Since May 25th, I have been inundated with calls from journalists
asking for my views. But when I want to write, there is little space. A leading
national newspaper refused to publish me on the killing of Mahendra Karma, till
they had enough pieces which promoted a paramilitary approach. Even when I do
get published it is under strict word constraints. I wrote the first opinion
piece ever written in the national media on the Salwa Judum in 2006, but was
given 800 words, under the fold. In the first year of Salwa Judum, I can count
on the fingers of one hand the number of articles on Salwa Judum. I personally
met several editors and showed them photographic evidence and begged TV editors
for panel discussions, but no one was interested. If they had been interested
then, perhaps things would not have come to such a pass.
I am unable to write my own book on Salwa Judum because of the
court case and all that it takes. I
have been wanting to write on it since 2005 because I am, above all, an
anthropologist. In any
case, my mental space is so clogged by the media noise and the strain of being
confined to “opinion pieces” that keep saying the same things because no one is
listening, that I can’t write. I am almost glad the IPL had taken over again,
and we can all forget about Bastar and the Maoists till the next major attack.
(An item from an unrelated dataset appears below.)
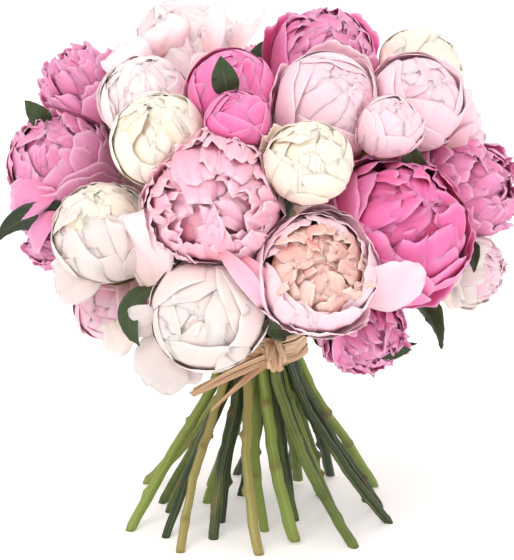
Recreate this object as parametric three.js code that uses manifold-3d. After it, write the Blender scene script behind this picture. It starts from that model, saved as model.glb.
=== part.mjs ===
// A hand-tied bunch of peonies standing on its cut stems: a dome of blooms, one stem to each bloom,
// a raffia tie round the stems at their narrowest, and leaves that hang out below the blooms.
// Millimetres, +Z up, the origin on the table under the middle of the bunch, its front towards -Y.
import * as THREE from "three";
import { mergeVertices } from "three/addons/utils/BufferGeometryUtils.js";
import Module from "manifold-3d";

// ---- Driving dimensions ----
const HEAD_WIDTH = 336; // the dome of blooms, side to side
const HEAD_DEPTH = 320; // and front to back
const CROWN_RISE = 123; // from its widest level up to its crown
const WIDEST_LEVEL = 225; // height of the widest level above the table
const TIE_LEVEL = 121; // height of the middle of the tie above the table
const TIE_HEIGHT = 23;
const TIE_WALL = 3.2; // thickness of the wound raffia
const FOOT_SPREAD = 96; // how far out the outermost cut ends stand
const FOOT_TURN = 26; // degrees that the stems turn round each other from the tie to the table
const STEM_LEAST = 5.2; // diameter of the thinnest stem that a bloom of no size would have
const STEM_GAIN = 0.032; // what each millimetre of bloom adds to its stem's diameter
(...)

I reproduce below an extract from my article, “Emotional Wars”, on the public reactions to the death of the 76
CRPF men in April 2010. This was published in Third World Quarterly, Vol.
33, No. 4, 2012, pp 1-17:
“Government anger was directed not just at the Maoists but at
their alleged ‘sympathizers in civil society’, whose verbal and written
criticism of government for violations of the Constitution and fundamental
rights, was morally equated with the Maoist act of killing in retaliation for
those policies. Within minutes
then, given the government’s role as the primary definer of news, whether the alleged sympathizers had
adequately condemned and expiated for the attack, became as critical to the
framing of the news as the attack itself.
The largely one-sided
government and media outrage – the targeted killings or rapes of ordinary
adivasis rarely, if ever, invite direct calls upon the Home Minister to condemn
each such incident – easily summon to mind
Herman and Chomsky’s distinction between “worthy and unworthy victims” as part
of what they call the media ‘propaganda model’. While news coverage of the “worthy victim” is replete
with detail, evokes indignation and shock, and invites a follow-up; “unworthy
victims” get limited news space, are referred to in generic terms, and there is
little attempt to fix responsibility or trace culpability to the top echelons
of the establishment.
For example, after
a Maoist attack in which 4 men of the Central Industrial Security Force were
killed, the Home Ministry put out a statement asking “What is the message that
the CPI (Maoist) intends to convey? These are questions that we would like to
put not only to the CPI (Maoist) but also to those who speak on their behalf
and chastise the government…We think that it is time for all right-thinking
citizens who believe in democracy and development to condemn the acts of
violence perpetrated by the CPI (Maoist).” Chidambaram slams Maoist
sympathizers, Times Now, October 26, 2009.
An enquiry was immediately ordered into the Tadmetla attack headed
by a former Director General of the Border Security Force, EN Rammohan.
He found several lapses in the leadership and functioning of the CRPF,
including their failure to adhere to standard operating procedures. However,
the commander responsible for this debacle, DIG Nalin Prabhat, while initially
transferred, was given a gallantry medal a year later in 2011. Further, the
government itself takes no responsibility for orchestrating this mindless war
on its own people.
Nandini Sundar, professor of sociology at Delhi University, was a
co-petitioner in a case that resulted in the Supreme Court’s 2011 ban on the
Salwa Judum. She has studied and published books and articles on Bastar.